You don't need to use mmap explicitly. multiprocessing.Array and numpy arrays can share the same memory that can be used from different processes e.g., http://stackoverflow.com/a/9849971
It seems to use Software Transactional Memory scheme. I hope that it will work better with hardware-aided transactional memory in Intel's next generation architecture Haswell.
This is incredibly interesting, and the people working on it are incredibly smart.
But I think it's a slight oversell to call this a python 2.7 interpreter. For instance, most scientific computing code that runs in cpython 2.7 won't run on pypy.
It's impressive from a computer science point of view. But, pypy has a ways to go before I'd call it a python interpreter without adding qualifications.
PyPy is officially sanctioned as python 2.7 interpreter. Cannot run scientific code does not rule it out. This is more a problem on the scientific code being too implementation specific (for good reasons though). This is known to be a problem to a lot of people (including me), however it does not rule pypy as a python 2.7 interpreter (without qualifications).
> most scientific computing code that runs in cpython 2.7 won't run on pypy
Pure python? or stuff written in/depending on C modules like NumPy? PyPy is supposed to be 2.7 compliant if pure python, while C extension support is still experimental.
This is the first of what hopes to be many releases of pypy using STM for multithreaded safety. Up until this release Armin had a special API for creating and running transactions. Now he has wrapped python's threading module to use STM, see http://morepypy.blogspot.com/2012/05/stm-update-back-to-thre... for more information.
Note that this is independent of CPython development.
That is the goal of the effort (see the pypy blog for the history of the effort, http://morepypy.blogspot.com ). But as noted in TFA, it is currently very, very slow, so no the problem is not solved, creating a very very slow GIL-free interpreter has been possible for a long time, just... very very slow so not acceptable.
Also it's not CPython. Technically, if you want the GIL to be gone on Python in general you can already use IronPyton or Jython which do not use a global interpreter lock.
It is a branch of PyPy (a fast and compliant Python 2.7 interpreter) that behaves as if the GIL was still there — statements are always run atomically, so are the new with atomic blocks — but will actually run multithreaded programs on multiple cores (as long as contention is low). It will also provide a transaction module (implemented with threads and atomic blocks) so that existing reactors can be ported, allowing coroutine-based programs to run on multiple cores too. This isn't faster at the moment, that will become the focus once this is stable.

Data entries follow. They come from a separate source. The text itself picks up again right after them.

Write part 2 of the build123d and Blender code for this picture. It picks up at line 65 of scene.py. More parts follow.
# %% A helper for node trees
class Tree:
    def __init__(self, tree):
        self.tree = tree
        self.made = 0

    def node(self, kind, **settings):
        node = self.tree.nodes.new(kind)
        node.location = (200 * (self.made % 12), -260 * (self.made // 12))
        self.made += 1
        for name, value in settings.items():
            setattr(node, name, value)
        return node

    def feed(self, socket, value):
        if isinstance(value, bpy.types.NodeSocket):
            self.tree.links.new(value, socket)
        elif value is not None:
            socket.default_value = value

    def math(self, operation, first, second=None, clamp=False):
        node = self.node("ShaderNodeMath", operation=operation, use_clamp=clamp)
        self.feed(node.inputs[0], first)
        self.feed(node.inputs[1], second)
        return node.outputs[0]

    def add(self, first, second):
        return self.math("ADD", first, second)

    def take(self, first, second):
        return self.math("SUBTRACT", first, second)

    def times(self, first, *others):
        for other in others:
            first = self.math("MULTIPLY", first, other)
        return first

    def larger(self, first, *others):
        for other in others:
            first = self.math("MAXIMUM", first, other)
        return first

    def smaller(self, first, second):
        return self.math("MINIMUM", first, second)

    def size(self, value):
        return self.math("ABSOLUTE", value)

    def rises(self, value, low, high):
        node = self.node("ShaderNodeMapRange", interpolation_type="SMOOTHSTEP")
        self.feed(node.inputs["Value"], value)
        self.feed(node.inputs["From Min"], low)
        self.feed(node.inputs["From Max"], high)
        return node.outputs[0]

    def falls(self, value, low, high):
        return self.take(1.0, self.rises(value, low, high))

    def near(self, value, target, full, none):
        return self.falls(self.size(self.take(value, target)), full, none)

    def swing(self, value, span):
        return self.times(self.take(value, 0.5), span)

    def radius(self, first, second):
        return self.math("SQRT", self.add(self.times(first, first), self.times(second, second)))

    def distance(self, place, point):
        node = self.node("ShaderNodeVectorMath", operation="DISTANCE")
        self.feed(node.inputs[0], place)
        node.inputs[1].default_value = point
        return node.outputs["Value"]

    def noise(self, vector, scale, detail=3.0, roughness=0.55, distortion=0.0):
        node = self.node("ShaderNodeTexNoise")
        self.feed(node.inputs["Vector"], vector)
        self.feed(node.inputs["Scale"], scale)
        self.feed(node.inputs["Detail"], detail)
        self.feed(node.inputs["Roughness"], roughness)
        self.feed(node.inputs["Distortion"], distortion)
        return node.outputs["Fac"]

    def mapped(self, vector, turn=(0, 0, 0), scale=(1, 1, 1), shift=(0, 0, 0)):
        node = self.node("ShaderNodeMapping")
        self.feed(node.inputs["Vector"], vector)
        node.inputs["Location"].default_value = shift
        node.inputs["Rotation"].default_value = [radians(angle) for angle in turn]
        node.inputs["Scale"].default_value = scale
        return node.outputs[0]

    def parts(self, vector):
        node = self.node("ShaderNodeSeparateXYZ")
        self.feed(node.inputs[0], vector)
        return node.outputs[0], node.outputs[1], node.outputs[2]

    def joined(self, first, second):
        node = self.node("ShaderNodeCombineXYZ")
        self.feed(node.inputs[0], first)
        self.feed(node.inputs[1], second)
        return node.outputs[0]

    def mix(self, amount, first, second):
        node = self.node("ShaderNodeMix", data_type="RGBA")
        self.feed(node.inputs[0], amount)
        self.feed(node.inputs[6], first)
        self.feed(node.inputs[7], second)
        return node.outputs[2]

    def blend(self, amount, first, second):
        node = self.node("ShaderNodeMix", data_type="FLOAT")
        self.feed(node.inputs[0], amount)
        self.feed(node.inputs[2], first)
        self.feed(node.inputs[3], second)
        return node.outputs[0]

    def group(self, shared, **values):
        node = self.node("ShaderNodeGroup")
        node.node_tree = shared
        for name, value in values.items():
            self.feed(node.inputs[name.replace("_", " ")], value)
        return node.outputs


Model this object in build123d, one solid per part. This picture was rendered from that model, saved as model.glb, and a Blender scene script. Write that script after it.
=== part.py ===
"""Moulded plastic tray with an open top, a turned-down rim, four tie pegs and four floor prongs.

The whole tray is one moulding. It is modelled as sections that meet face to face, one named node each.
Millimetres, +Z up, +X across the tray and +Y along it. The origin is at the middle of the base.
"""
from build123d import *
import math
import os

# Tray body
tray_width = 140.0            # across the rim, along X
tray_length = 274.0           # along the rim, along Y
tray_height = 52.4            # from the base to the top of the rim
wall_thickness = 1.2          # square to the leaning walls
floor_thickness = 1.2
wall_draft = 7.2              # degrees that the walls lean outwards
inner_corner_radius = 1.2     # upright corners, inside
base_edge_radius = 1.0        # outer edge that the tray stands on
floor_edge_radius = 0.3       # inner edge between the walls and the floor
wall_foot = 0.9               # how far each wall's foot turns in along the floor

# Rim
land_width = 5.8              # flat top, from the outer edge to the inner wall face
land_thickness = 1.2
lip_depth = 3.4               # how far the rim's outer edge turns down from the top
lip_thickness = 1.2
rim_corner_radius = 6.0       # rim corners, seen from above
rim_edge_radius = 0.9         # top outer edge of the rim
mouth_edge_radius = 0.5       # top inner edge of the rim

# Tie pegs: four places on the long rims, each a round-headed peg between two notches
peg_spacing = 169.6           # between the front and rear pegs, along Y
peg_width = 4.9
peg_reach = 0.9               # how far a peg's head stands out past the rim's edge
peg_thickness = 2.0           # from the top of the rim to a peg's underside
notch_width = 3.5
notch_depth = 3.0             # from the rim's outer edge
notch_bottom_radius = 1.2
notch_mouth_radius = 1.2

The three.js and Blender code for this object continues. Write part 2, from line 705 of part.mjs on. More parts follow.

I will get excited when it actually works out to be faster than interpreters with the GIL.
I'm a bit disappointed that Python seems to have no interest in standardizing a lightweight-thread (greenlet, coroutine) interface that isn't an awful mess. yield is powerful but coroutine implementations with it are baroque and opaque. Java-style threading has a million gotchas and the interface is just a dog. I want to be able to teach people with a week of experience to write concurrent programs. (What about writing turtle programs with multiple turtles running at the same time?)
If Python doesn't do it, then I want someone else to eat their lunch.
Most likely it never will be faster than just GIL. It may be very close to the same performance, but nothing is likely to beat a "one lock every N thousands of instructions" approach when you have a single thread.
If it's within 5% though, I'll be happy - especially if the backend is possible to switch. It seems that it's possible now - so if you know you're running only in a single thread you could just choose the cut-down version.
The issue isn't that all the third-party implementations are no good, several are good. It's that there is no Pythonic one which is also standard and blessed, which would help with interoperability as well as providing one obvious way to do it.
I'd rather Python moved in the direction of go than Java
In my humble opinion, the greatest problem with all of them is that there are so many. Most of them are rather fine I think, but it can just be a serious pain in the ass getting your head around all of them.
I've only needed one (Twisted, which is actually slightly outside the space occupied by gevent et al). You can't stop people from building more, but feel free to bet on a popular project if you don't want to deal with choice.
My understanding of the GIL is that its inclusion was justified by the fact that removing it would speed up multithreaded programs at the cost of slowing down single-threaded programs (the latter being more common than the former).
Given that, and given that the patches for removing the GIL were submitted for an earlier version a while back (2.4 or before, I believe), is it unfeasible/impossible to design an interpreter that detects whether a program requires support for multiple threads and then act accordingly? Since this currently requires the inclusion of a module, it seems like it would be unambiguous.
Detection will be non-trivial. On the other hand, it could be a simple command line option, like specifying the number of cores you want your program to run on.
Not really - we already have __future__ imports, which must be declared at the top of the file before any other modules.
I think this could be achieved in a simple way in a similar fashion - some sort of a straightforward 'multithreaded' pragma shouldn't be too much of a burden.
I'm not sure about that. If you hook thread creation into invalidating the code that was was JITted without STM, you might be able to handle it reasonably well.
Of course, the slow path would just use STM all the time.
Maybe. If you determine that you only need to do it on spawning the first thread, and never go back, then you can probably spare the expense of throwing out ALL of the jit cache and starting from nothing.